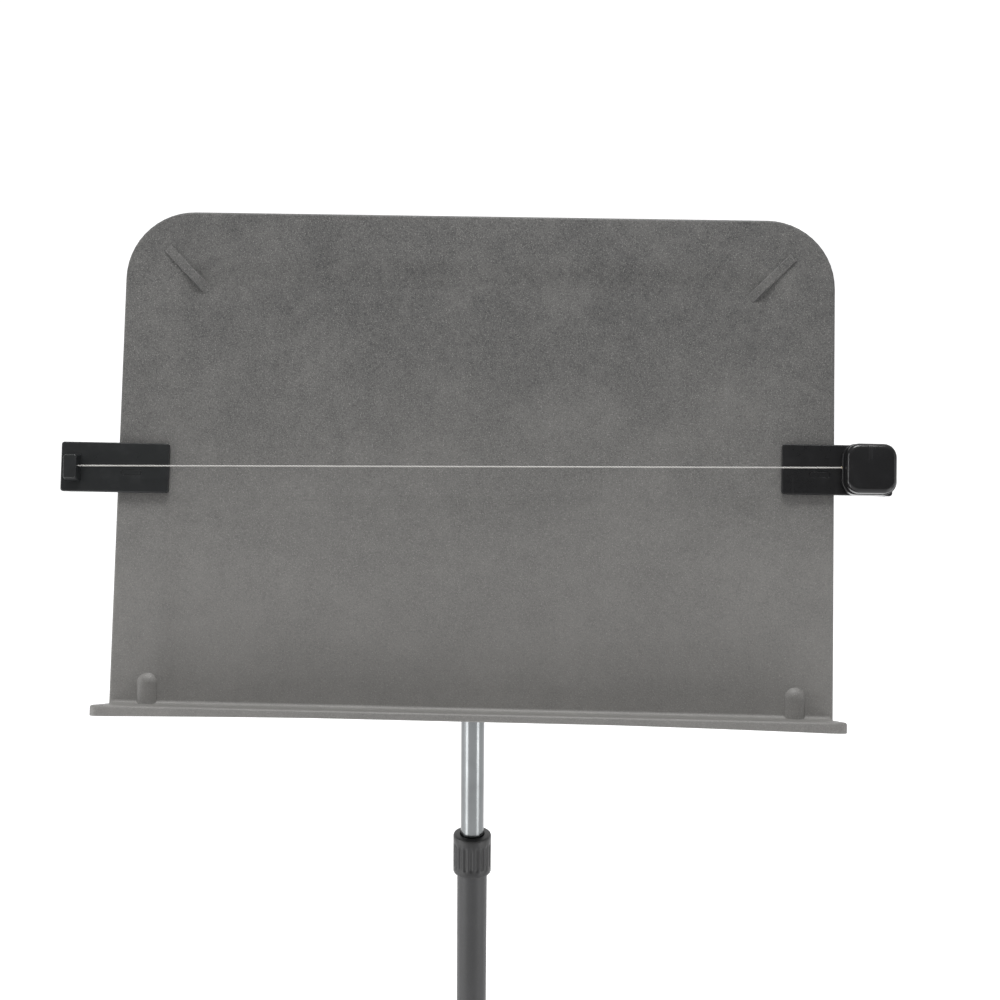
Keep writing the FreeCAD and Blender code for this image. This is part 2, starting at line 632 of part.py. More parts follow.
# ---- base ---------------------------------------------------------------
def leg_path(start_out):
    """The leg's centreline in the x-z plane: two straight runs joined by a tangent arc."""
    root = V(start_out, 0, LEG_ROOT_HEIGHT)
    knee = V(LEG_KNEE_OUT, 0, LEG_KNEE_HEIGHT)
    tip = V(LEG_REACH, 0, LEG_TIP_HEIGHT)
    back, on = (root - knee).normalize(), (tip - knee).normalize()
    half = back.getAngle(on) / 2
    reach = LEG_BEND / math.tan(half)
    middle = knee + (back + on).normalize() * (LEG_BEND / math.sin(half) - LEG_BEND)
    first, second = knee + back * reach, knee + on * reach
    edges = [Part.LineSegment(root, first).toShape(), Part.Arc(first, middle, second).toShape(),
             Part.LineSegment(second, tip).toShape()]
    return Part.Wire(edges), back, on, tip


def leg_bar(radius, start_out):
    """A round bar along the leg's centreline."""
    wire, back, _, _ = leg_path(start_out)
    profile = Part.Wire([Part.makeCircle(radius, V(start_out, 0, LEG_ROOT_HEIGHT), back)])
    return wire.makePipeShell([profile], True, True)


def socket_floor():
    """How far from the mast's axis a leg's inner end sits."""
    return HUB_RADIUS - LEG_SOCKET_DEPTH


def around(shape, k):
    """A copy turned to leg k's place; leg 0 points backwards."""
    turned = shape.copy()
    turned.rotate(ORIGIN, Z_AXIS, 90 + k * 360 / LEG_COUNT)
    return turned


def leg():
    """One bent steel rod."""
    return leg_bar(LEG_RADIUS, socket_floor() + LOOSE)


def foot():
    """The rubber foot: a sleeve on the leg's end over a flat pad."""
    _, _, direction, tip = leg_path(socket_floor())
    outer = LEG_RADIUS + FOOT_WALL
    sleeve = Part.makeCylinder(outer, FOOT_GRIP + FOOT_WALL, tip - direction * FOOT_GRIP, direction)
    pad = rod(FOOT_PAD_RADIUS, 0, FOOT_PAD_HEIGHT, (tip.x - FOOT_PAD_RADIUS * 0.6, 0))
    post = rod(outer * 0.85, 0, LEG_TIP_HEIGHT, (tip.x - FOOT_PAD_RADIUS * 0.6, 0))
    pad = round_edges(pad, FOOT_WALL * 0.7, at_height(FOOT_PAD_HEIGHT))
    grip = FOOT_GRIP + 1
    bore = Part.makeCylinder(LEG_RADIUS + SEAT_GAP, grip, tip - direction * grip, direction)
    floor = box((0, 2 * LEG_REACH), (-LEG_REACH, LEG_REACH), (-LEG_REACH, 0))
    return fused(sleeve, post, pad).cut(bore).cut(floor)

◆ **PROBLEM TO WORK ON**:
Please reproduce exactly the lines above, beginning with the first and ending with the line that contains "return leg_bar(LEG_RADIUS, socket_floor()", and include nothing outside that range.

◆ **COMPLETED TASK**:
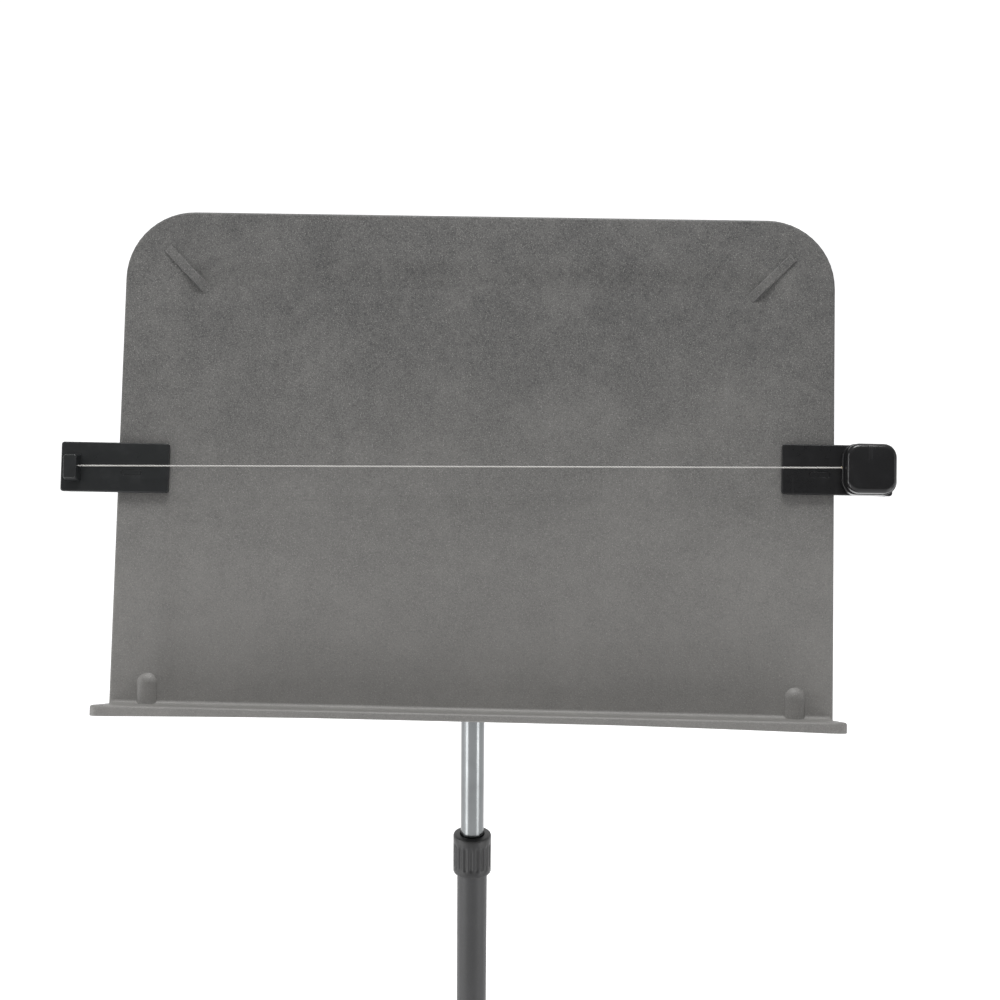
Keep writing the FreeCAD and Blender code for this image. This is part 2, starting at line 632 of part.py. More parts follow.
# ---- base ---------------------------------------------------------------
def leg_path(start_out):
    """The leg's centreline in the x-z plane: two straight runs joined by a tangent arc."""
    root = V(start_out, 0, LEG_ROOT_HEIGHT)
    knee = V(LEG_KNEE_OUT, 0, LEG_KNEE_HEIGHT)
    tip = V(LEG_REACH, 0, LEG_TIP_HEIGHT)
    back, on = (root - knee).normalize(), (tip - knee).normalize()
    half = back.getAngle(on) / 2
    reach = LEG_BEND / math.tan(half)
    middle = knee + (back + on).normalize() * (LEG_BEND / math.sin(half) - LEG_BEND)
    first, second = knee + back * reach, knee + on * reach
    edges = [Part.LineSegment(root, first).toShape(), Part.Arc(first, middle, second).toShape(),
             Part.LineSegment(second, tip).toShape()]
    return Part.Wire(edges), back, on, tip


def leg_bar(radius, start_out):
    """A round bar along the leg's centreline."""
    wire, back, _, _ = leg_path(start_out)
    profile = Part.Wire([Part.makeCircle(radius, V(start_out, 0, LEG_ROOT_HEIGHT), back)])
    return wire.makePipeShell([profile], True, True)


def socket_floor():
    """How far from the mast's axis a leg's inner end sits."""
    return HUB_RADIUS - LEG_SOCKET_DEPTH


def around(shape, k):
    """A copy turned to leg k's place; leg 0 points backwards."""
    turned = shape.copy()
    turned.rotate(ORIGIN, Z_AXIS, 90 + k * 360 / LEG_COUNT)
    return turned


def leg():
    """One bent steel rod."""
    return leg_bar(LEG_RADIUS, socket_floor() + LOOSE)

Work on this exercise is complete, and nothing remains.